-- begin --

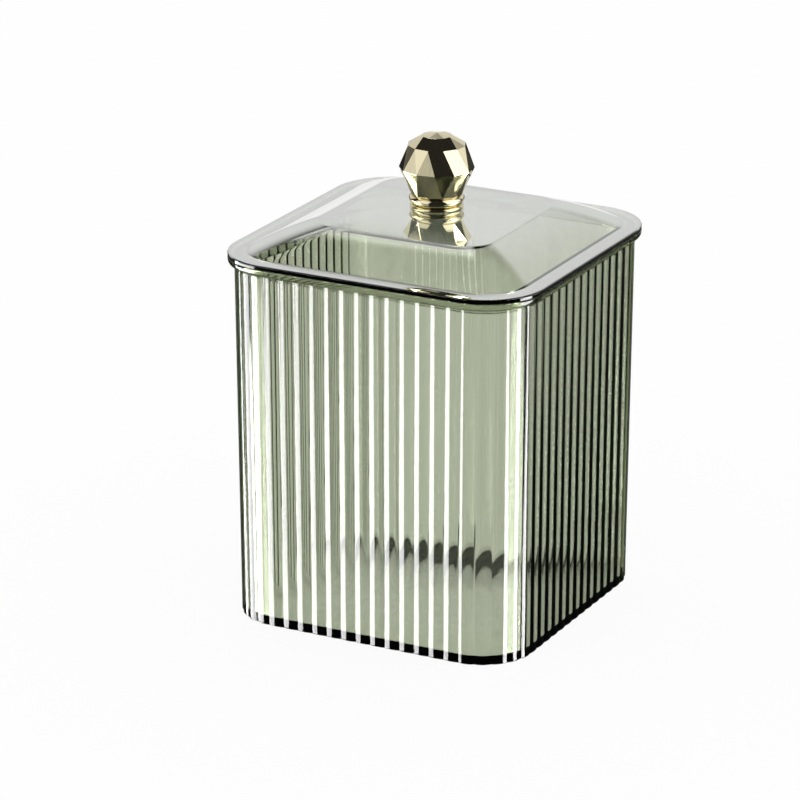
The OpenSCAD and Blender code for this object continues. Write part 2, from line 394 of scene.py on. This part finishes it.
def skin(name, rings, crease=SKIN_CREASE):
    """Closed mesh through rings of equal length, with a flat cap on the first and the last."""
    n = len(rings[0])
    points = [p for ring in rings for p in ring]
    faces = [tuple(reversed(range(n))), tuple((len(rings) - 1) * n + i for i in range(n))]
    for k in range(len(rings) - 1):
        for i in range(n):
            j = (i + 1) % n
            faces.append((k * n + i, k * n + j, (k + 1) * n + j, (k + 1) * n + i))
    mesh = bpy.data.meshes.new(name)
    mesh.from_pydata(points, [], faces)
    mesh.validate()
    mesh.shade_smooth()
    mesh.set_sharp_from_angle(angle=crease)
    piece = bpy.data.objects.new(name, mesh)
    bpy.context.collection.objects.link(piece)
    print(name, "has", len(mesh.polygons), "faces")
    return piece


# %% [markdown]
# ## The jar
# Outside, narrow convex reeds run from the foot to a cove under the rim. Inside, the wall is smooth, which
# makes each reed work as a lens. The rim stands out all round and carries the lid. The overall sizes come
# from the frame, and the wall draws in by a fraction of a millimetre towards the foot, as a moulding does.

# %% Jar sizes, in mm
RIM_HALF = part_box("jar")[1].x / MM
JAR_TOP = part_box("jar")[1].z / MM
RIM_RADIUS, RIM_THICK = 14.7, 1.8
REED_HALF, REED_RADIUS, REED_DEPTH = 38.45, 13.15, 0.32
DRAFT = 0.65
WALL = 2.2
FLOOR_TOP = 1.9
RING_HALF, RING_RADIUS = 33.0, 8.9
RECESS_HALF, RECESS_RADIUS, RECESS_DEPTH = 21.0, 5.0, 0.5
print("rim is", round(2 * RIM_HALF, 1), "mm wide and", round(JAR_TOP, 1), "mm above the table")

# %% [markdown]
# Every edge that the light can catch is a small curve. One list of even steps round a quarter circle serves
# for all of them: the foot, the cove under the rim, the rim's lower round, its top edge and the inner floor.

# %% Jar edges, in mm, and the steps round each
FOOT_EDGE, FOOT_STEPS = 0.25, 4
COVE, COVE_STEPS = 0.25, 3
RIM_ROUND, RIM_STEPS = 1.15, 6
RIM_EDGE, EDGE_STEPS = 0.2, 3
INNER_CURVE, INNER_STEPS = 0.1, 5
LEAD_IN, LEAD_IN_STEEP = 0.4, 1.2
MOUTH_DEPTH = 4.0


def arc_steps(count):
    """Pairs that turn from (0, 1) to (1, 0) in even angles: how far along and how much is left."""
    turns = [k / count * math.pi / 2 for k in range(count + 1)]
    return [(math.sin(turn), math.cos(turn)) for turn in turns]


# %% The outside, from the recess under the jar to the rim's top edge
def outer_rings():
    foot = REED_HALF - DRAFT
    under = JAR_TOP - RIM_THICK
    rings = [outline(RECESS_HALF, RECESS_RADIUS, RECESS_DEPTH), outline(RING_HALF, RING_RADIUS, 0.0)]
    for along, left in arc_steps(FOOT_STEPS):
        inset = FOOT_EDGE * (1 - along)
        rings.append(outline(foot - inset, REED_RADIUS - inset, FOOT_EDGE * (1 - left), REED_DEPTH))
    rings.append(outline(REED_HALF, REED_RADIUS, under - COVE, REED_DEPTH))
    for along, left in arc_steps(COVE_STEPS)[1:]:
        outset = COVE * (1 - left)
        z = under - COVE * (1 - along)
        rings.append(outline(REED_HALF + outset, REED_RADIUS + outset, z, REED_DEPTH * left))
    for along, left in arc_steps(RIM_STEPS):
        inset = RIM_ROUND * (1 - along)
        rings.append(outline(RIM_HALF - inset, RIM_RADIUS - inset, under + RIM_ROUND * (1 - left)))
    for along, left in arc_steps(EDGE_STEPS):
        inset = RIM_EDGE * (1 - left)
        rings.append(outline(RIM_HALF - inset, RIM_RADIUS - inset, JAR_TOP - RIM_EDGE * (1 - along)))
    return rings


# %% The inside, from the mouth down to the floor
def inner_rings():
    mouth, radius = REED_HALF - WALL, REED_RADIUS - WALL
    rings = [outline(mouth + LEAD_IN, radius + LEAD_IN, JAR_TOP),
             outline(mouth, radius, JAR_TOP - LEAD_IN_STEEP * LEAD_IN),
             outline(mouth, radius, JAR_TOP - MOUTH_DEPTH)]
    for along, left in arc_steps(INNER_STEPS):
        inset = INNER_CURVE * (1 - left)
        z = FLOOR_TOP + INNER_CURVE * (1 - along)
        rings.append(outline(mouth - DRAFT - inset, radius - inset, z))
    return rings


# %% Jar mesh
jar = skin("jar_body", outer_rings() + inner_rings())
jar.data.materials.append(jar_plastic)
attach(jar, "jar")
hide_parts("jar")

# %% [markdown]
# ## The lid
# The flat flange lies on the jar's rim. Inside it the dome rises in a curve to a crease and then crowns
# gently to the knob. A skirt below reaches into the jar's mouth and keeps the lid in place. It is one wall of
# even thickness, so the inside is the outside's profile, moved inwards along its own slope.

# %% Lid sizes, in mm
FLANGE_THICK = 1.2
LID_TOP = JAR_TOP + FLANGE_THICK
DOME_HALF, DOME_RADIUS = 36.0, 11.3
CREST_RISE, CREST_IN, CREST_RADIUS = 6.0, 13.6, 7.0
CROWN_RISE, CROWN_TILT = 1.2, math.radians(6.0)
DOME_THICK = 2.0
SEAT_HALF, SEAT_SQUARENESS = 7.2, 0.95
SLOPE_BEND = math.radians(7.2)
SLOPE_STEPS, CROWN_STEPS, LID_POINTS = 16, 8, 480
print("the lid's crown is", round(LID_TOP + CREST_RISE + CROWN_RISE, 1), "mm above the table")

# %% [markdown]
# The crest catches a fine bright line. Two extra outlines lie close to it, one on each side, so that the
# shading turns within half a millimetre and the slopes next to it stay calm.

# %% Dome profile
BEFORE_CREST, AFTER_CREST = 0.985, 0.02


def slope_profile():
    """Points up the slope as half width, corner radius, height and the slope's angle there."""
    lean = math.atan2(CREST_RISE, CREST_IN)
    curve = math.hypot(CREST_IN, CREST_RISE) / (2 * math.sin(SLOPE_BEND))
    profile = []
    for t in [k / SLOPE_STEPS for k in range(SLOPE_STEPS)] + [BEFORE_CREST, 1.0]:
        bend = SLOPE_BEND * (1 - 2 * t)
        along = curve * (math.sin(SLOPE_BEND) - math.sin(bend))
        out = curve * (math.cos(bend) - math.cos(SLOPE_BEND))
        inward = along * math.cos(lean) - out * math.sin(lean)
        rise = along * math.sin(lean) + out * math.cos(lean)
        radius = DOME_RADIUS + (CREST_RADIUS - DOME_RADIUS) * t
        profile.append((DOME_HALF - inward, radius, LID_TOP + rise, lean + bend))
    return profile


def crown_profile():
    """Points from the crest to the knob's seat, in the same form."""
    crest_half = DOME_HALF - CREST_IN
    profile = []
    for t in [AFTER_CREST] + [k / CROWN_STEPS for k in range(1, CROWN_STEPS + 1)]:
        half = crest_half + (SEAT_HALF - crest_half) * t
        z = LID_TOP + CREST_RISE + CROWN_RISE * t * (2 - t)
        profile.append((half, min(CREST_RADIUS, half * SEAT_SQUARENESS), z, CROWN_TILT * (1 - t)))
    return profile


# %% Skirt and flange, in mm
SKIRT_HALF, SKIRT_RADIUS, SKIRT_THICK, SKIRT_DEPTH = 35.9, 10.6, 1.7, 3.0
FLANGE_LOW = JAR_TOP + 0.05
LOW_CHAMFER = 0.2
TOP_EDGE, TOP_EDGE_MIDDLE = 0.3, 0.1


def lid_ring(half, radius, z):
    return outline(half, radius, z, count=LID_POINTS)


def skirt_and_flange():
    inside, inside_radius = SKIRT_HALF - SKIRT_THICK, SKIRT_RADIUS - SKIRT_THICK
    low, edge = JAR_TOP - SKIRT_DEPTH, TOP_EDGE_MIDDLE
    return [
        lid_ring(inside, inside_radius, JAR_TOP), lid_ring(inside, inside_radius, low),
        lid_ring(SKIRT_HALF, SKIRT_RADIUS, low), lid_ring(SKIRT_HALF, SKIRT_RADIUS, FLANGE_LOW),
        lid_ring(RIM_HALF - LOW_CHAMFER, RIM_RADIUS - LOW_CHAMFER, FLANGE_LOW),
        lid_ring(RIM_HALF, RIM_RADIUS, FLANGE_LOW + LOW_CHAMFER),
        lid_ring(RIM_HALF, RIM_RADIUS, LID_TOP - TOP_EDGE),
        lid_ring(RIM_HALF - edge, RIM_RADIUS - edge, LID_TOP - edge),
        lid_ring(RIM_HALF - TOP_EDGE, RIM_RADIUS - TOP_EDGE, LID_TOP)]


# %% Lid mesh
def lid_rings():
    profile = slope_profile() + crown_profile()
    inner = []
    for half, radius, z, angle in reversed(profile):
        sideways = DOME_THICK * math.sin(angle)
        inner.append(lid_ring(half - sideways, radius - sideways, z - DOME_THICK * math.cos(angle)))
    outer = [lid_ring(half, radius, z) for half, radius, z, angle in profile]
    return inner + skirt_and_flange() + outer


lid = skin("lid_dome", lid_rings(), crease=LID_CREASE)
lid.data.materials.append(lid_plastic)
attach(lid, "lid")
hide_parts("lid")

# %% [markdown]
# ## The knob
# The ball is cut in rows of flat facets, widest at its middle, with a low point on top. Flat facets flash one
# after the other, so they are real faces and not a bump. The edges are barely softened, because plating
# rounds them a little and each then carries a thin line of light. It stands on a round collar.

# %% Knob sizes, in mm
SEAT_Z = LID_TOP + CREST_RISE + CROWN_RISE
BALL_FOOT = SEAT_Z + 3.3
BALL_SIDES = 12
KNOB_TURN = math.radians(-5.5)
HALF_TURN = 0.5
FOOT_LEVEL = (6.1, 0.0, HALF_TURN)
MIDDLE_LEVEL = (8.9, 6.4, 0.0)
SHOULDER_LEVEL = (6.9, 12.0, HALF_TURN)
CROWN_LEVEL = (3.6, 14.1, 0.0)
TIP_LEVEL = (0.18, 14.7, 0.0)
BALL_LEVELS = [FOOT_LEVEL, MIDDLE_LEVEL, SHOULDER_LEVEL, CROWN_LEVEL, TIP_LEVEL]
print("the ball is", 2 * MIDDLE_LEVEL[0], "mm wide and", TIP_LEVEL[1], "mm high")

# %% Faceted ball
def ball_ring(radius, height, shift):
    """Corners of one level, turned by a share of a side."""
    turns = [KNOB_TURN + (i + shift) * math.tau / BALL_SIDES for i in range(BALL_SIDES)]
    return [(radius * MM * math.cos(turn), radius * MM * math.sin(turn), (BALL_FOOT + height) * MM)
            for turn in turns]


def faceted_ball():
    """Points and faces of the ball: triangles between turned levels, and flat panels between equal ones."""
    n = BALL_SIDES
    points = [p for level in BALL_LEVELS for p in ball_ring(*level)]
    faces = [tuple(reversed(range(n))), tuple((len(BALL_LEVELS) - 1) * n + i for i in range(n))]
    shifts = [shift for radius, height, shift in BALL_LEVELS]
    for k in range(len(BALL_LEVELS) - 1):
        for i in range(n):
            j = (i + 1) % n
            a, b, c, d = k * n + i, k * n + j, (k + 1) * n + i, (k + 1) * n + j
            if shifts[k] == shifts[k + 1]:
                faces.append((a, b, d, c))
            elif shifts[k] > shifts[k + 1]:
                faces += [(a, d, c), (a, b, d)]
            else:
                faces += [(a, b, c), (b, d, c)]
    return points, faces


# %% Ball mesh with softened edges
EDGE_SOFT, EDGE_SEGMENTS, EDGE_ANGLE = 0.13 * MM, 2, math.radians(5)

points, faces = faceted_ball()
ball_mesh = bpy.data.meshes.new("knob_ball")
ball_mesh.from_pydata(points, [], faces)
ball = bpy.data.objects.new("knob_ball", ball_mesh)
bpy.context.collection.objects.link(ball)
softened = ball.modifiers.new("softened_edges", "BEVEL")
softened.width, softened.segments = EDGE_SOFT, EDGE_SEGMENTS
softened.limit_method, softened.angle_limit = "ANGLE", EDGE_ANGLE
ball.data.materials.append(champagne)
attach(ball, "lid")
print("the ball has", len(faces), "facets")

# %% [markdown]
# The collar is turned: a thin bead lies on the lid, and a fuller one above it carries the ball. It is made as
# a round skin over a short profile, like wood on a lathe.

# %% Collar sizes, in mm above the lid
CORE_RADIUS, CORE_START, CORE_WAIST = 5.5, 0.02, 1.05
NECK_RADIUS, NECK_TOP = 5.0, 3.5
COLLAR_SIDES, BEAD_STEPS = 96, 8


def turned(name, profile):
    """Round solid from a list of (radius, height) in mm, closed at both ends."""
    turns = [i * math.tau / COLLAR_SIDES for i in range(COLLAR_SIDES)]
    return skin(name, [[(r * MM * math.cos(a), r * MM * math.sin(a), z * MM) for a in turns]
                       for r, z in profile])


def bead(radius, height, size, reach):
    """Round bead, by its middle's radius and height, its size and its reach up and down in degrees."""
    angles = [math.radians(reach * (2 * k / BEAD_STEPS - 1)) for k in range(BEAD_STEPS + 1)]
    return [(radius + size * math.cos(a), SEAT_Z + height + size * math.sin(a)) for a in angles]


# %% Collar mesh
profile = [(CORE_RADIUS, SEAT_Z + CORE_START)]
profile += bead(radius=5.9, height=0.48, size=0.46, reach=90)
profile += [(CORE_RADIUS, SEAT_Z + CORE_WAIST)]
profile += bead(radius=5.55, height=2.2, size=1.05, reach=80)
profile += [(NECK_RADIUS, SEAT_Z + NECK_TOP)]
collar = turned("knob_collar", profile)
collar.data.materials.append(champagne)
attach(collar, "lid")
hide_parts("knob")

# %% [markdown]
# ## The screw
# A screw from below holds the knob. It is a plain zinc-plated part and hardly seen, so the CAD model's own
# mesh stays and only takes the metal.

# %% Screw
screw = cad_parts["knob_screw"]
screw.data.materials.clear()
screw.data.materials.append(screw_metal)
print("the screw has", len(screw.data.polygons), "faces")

-- end --

### Exercise aim
Look through the listing and extract every line with "attach" in it.

### Answer in full
attach(jar, "jar")
attach(lid, "lid")
attach(ball, "lid")
attach(collar, "lid")